— SOURCE DATA —
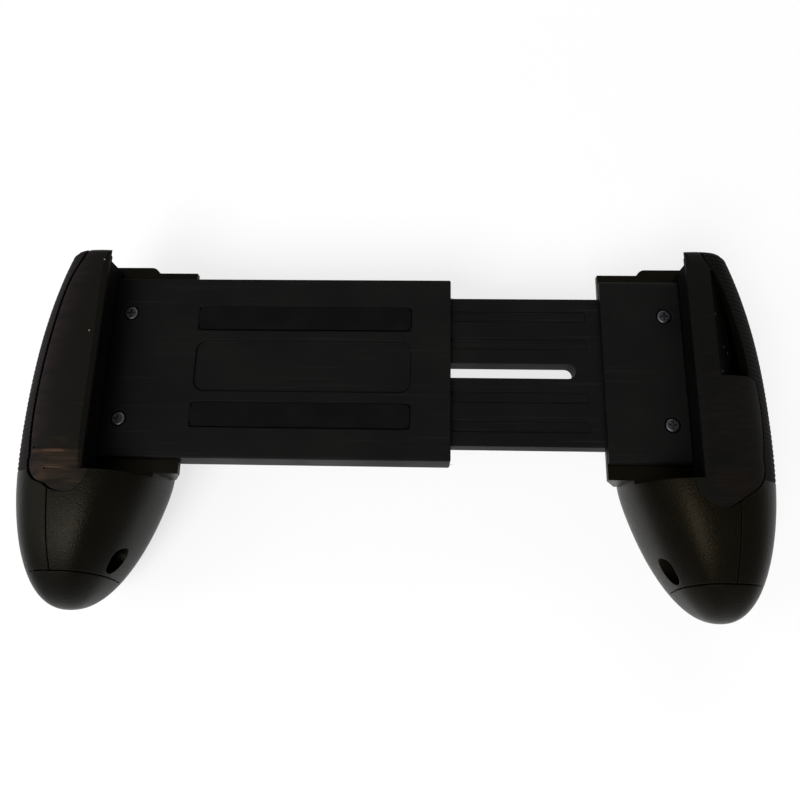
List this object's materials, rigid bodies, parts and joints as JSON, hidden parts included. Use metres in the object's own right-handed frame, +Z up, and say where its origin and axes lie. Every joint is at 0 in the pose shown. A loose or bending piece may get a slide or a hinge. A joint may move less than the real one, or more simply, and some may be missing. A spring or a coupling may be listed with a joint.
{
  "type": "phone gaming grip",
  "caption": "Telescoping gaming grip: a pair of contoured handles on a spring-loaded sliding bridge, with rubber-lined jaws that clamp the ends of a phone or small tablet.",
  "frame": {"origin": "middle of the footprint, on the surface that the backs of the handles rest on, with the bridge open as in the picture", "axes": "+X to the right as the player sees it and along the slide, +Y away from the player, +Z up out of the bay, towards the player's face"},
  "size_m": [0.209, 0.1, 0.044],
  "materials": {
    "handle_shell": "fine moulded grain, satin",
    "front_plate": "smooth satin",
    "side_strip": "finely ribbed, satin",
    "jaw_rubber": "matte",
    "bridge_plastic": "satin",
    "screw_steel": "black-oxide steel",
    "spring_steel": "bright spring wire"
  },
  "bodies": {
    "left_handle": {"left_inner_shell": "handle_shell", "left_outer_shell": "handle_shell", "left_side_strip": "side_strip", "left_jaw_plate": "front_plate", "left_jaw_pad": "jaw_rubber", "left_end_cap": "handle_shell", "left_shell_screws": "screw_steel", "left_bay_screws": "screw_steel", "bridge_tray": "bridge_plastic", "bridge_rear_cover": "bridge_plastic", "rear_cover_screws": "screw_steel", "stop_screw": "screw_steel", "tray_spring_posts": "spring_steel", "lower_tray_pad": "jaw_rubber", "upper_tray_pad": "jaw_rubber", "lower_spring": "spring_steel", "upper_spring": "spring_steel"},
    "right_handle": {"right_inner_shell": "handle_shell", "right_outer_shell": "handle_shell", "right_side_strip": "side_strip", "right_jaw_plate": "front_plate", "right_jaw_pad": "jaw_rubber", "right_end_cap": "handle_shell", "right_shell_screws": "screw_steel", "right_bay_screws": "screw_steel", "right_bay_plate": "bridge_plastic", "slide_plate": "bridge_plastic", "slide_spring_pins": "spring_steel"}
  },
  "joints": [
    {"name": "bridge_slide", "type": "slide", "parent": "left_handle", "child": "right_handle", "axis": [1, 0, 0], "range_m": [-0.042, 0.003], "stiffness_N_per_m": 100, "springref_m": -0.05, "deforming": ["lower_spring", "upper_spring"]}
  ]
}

— REQUEST —
Print back all the lines verbatim.

— RESULT OF THE TASK —
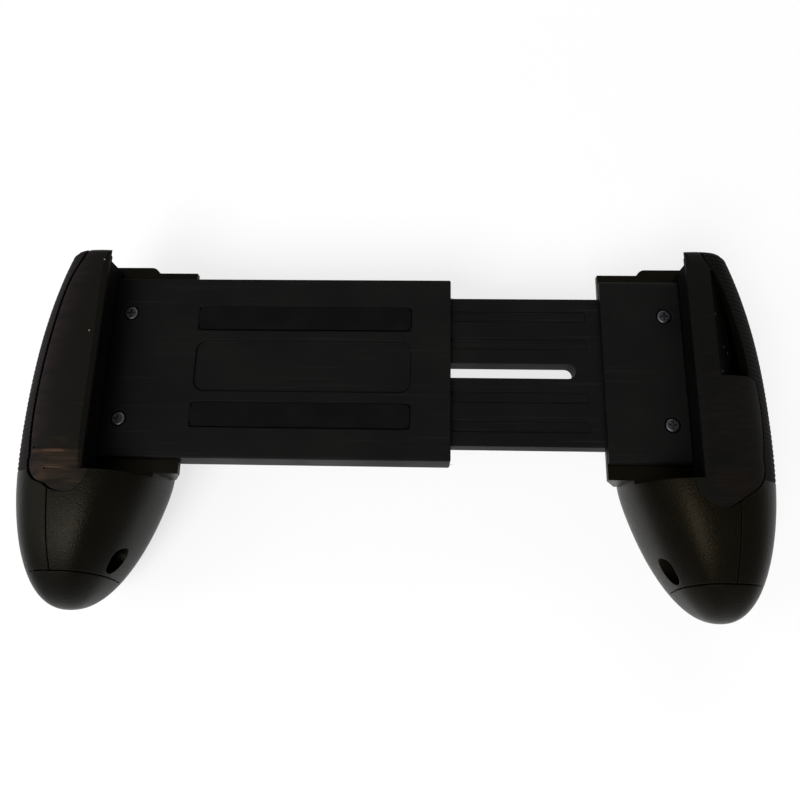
List this object's materials, rigid bodies, parts and joints as JSON, hidden parts included. Use metres in the object's own right-handed frame, +Z up, and say where its origin and axes lie. Every joint is at 0 in the pose shown. A loose or bending piece may get a slide or a hinge. A joint may move less than the real one, or more simply, and some may be missing. A spring or a coupling may be listed with a joint.
{
  "type": "phone gaming grip",
  "caption": "Telescoping gaming grip: a pair of contoured handles on a spring-loaded sliding bridge, with rubber-lined jaws that clamp the ends of a phone or small tablet.",
  "frame": {"origin": "middle of the footprint, on the surface that the backs of the handles rest on, with the bridge open as in the picture", "axes": "+X to the right as the player sees it and along the slide, +Y away from the player, +Z up out of the bay, towards the player's face"},
  "size_m": [0.209, 0.1, 0.044],
  "materials": {
    "handle_shell": "fine moulded grain, satin",
    "front_plate": "smooth satin",
    "side_strip": "finely ribbed, satin",
    "jaw_rubber": "matte",
    "bridge_plastic": "satin",
    "screw_steel": "black-oxide steel",
    "spring_steel": "bright spring wire"
  },
  "bodies": {
    "left_handle": {"left_inner_shell": "handle_shell", "left_outer_shell": "handle_shell", "left_side_strip": "side_strip", "left_jaw_plate": "front_plate", "left_jaw_pad": "jaw_rubber", "left_end_cap": "handle_shell", "left_shell_screws": "screw_steel", "left_bay_screws": "screw_steel", "bridge_tray": "bridge_plastic", "bridge_rear_cover": "bridge_plastic", "rear_cover_screws": "screw_steel", "stop_screw": "screw_steel", "tray_spring_posts": "spring_steel", "lower_tray_pad": "jaw_rubber", "upper_tray_pad": "jaw_rubber", "lower_spring": "spring_steel", "upper_spring": "spring_steel"},
    "right_handle": {"right_inner_shell": "handle_shell", "right_outer_shell": "handle_shell", "right_side_strip": "side_strip", "right_jaw_plate": "front_plate", "right_jaw_pad": "jaw_rubber", "right_end_cap": "handle_shell", "right_shell_screws": "screw_steel", "right_bay_screws": "screw_steel", "right_bay_plate": "bridge_plastic", "slide_plate": "bridge_plastic", "slide_spring_pins": "spring_steel"}
  },
  "joints": [
    {"name": "bridge_slide", "type": "slide", "parent": "left_handle", "child": "right_handle", "axis": [1, 0, 0], "range_m": [-0.042, 0.003], "stiffness_N_per_m": 100, "springref_m": -0.05, "deforming": ["lower_spring", "upper_spring"]}
  ]
}